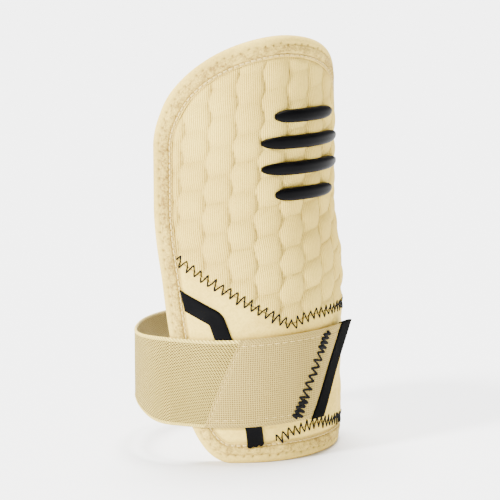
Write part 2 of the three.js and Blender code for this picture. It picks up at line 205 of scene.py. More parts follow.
def heel_edge(share):
    """It rises from the foot's left, quickly at first, and falls a little over the right half."""
    risen = 1 - np.exp(-np.maximum(0, share - HEEL_START) / HEEL_REACH)
    return HEEL_SEAM * risen - HEEL_FALL * np.clip(share, 0, 1)


def walk(line):
    """How far along a line of points each of them is."""
    return np.r_[0, np.cumsum(np.linalg.norm(np.diff(line, axis=0), axis=1))]


def resample(line, want):
    """The points at certain distances along a line."""
    return np.stack([np.interp(want, walk(line), line[:, k]) for k in (0, 1)], -1)


def rim_line(count):
    """The rim, evenly spaced and anticlockwise as seen from outside, with its length."""
    quarter = np.linspace(0, np.pi / 2, 80)
    corners = [
        np.stack([reach + (HALF_WIDTH - reach) * np.sin(quarter), high * (1 - np.cos(quarter))], 1)
        for reach, high in zip(FOOT_REACH, FOOT_ROUND)
    ]
    angle = np.linspace(0, np.pi, 400)
    power = 2 / TOP_POWER
    x = HALF_WIDTH * np.sign(np.cos(angle)) * np.abs(np.cos(angle)) ** power
    top = np.stack([x, HEIGHT - TOP_ROUND + TOP_ROUND * np.sin(angle) ** power], 1)
    line = np.concatenate([corners[1], top, (corners[0] * [-1, 1])[::-1], corners[1][:1]])
    line = line[np.r_[True, np.diff(walk(line)) > 1e-6]]
    length = walk(line)[-1]
    return resample(line, np.linspace(0, length, count + 1)[:-1]), length


def inside_rim(across, up):
    """Distance from points, given from the pattern's leaning middle line, to the nearest point of the rim."""
    rim, _ = rim_line(720)
    flat = np.stack([np.ravel(across), np.ravel(up)], 1)
    parts = np.array_split(flat, 60)
    near = [np.linalg.norm(part[:, None] - rim[None], axis=2).min(1) for part in parts]
    return np.concatenate(near).reshape(np.shape(across))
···
What is expected: Print the material above verbatim, first line through the line containing "return HEEL_SEAM *", both included.

Expected answer:
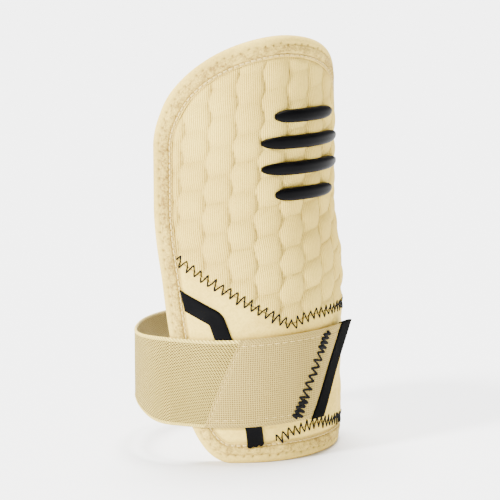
Write part 2 of the three.js and Blender code for this picture. It picks up at line 205 of scene.py. More parts follow.
def heel_edge(share):
    """It rises from the foot's left, quickly at first, and falls a little over the right half."""
    risen = 1 - np.exp(-np.maximum(0, share - HEEL_START) / HEEL_REACH)
    return HEEL_SEAM * risen - HEEL_FALL * np.clip(share, 0, 1)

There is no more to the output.